Besides these more “direct” approaches to screens, there are also some research publications that discuss the conditions of screens in the field of art making, documenting and presenting. To illustrate, Charu Maithani’s journal article[11] makes an argument that screens in “contemporary post-media art assemblages” emphasise, interconnect and rearticulate relationships between various parts in various modalities of image-making and display. Nick Kaye’s journal article[12] thinks that early video art focused on articulating action and events characterised by division, difference and simultaneity and thus introduced multiple, paradoxical temporalities. In an article written by Corina MacDonald[13], they suggest media artworks and digital documents are complex, distributed, and rely on interdependent networks of components, and thus, new strategies need to be taken to document the specific artistic, aesthetic, and experiential dimensions of variable media art.

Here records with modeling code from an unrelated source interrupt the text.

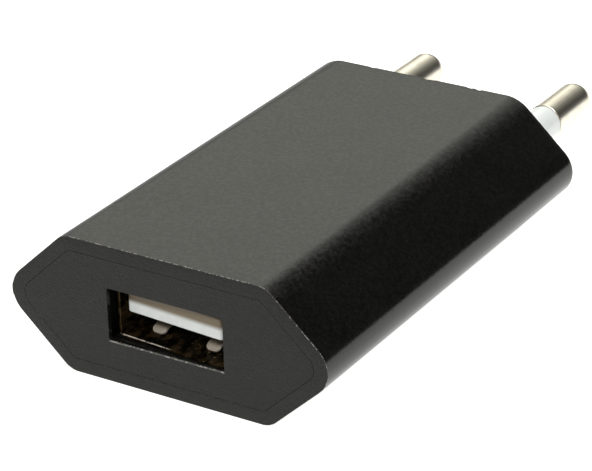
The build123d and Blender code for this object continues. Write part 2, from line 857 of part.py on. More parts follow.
# ---- circuit board and its solder ---------------------------------------------------------------
with BuildPart() as circuit_board:
    with BuildSketch(Plane.XY.offset(board_bottom_z)):
        with Locations((0, board_front_y + board_length / 2)):
            RectangleRounded(board_width, board_length, board_corner)
        with Locations(lead_spots):
            Circle(lead_hole_radius, mode=Mode.SUBTRACT)
        with Locations(leg_spots):
            Rectangle(sheet + slot_play, shell_leg_width + slot_play, mode=Mode.SUBTRACT)
    extrude(amount=board_thickness)

circuit_board.part.label = "circuit_board"
export_step(circuit_board.part, "parts/circuit_board.step")

# A small cone of solder round every lead, on the underside.
with BuildPart() as solder_joints:
    with Locations([(x, y, board_bottom_z - solder_height / 2) for x, y in lead_spots]):
        Cone(bottom_radius=solder_tip, top_radius=solder_foot, height=solder_height)
        Cylinder(radius=solder_bore, height=2 * solder_height, mode=Mode.SUBTRACT)

solder_joints.part.label = "solder_joints"
export_step(solder_joints.part, "parts/solder_joints.step")
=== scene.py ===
"""A slim two-pin USB wall charger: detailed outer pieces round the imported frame, with its finishes.

Lengths are metres in the frame's own axes: +X to the right seen from the USB end, +Y from the USB
end to the mains pins, +Z up. The origin is the centre of the rear wall between the two pins.
"""

import json
import logging
import math
from contextlib import contextmanager
from dataclasses import dataclass, field
from enum import Enum
from typing import Any, Callable, Iterator, Sequence

import bmesh
import bpy
from mathutils import Matrix, Vector


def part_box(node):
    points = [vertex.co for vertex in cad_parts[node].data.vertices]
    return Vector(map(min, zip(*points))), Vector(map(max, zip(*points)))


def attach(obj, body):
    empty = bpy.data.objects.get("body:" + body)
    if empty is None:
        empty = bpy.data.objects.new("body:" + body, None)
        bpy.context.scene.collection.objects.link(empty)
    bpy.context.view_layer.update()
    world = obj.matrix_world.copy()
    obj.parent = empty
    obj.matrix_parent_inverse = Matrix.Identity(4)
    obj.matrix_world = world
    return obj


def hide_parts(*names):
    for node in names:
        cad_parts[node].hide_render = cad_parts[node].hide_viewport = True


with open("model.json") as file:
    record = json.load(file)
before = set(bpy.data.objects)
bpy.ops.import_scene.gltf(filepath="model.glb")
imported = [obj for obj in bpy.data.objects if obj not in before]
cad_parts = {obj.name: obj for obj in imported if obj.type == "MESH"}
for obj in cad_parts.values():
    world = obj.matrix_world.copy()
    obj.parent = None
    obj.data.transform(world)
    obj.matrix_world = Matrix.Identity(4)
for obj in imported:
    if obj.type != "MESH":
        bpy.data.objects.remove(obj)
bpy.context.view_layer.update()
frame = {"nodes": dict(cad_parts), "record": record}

MM = 0.001
LOG = logging.getLogger("charger")

NEAR = 0.01 * MM  # closer than this counts as the same place
TOUCH = 0.001 * MM  # the same, where two edges lie closer together than NEAR
WELD = 0.0005 * MM  # corners closer than this are merged

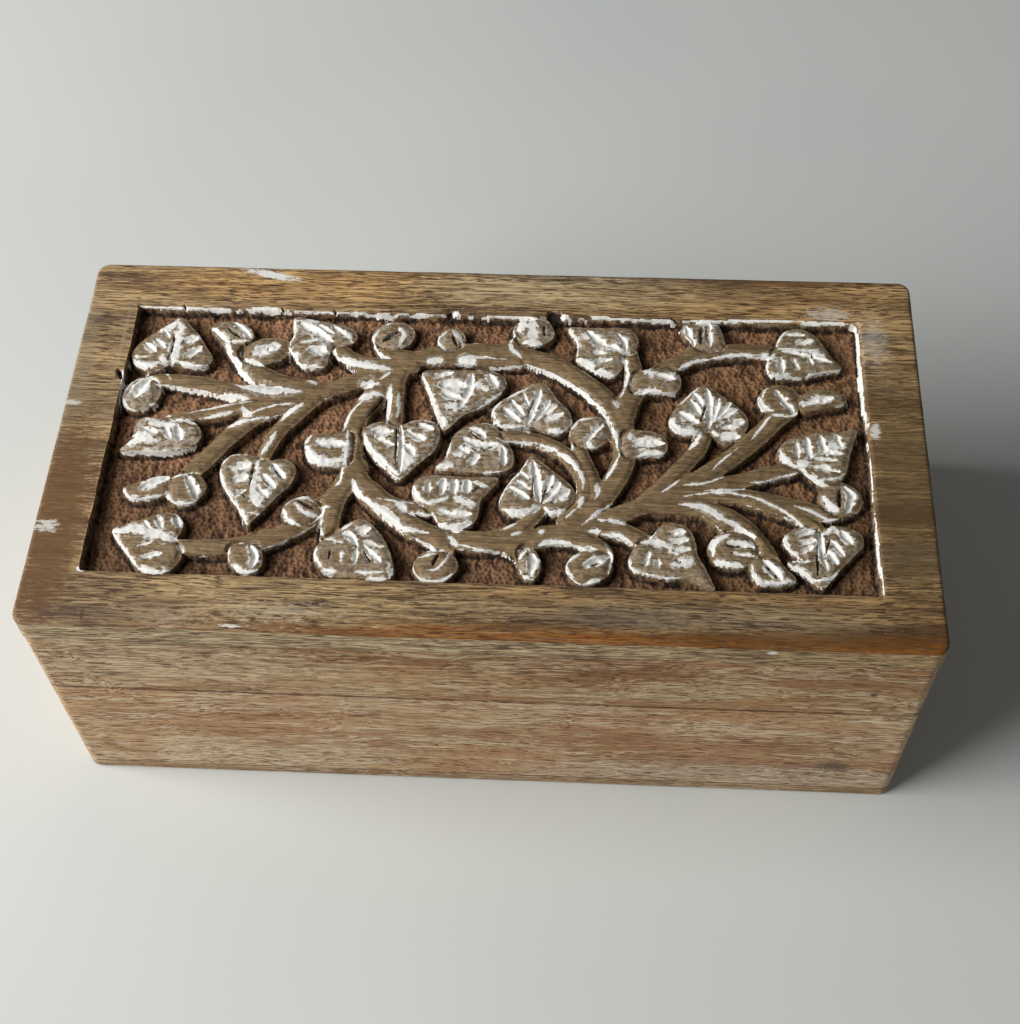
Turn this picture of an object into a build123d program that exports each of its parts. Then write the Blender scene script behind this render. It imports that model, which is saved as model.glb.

There are also other scholars who admitted the difficulties when it comes to exhibiting and curating such artworks. Sabine Himmelsbach’s magazine article[14] highlights how media artworks are often process-oriented, immaterial, or networked systems, requiring different strategies than traditional object-based art. In the same issue of the magazine, Dorothee Richter’s review[15] provides an overview of key exhibitions, projects and publications that have dealt with and reflected on digital media and its impacts from the 1950s onwards.

All in all, despite the plentiful studies about screens in the fields of philosophy, media theory, performance art, media art, curating, and even human-computer interactions, it seems like no one has done an analysis of screens’ conditions combining their archaeology as preconditions and positions screens as a mediation between human and digital objects.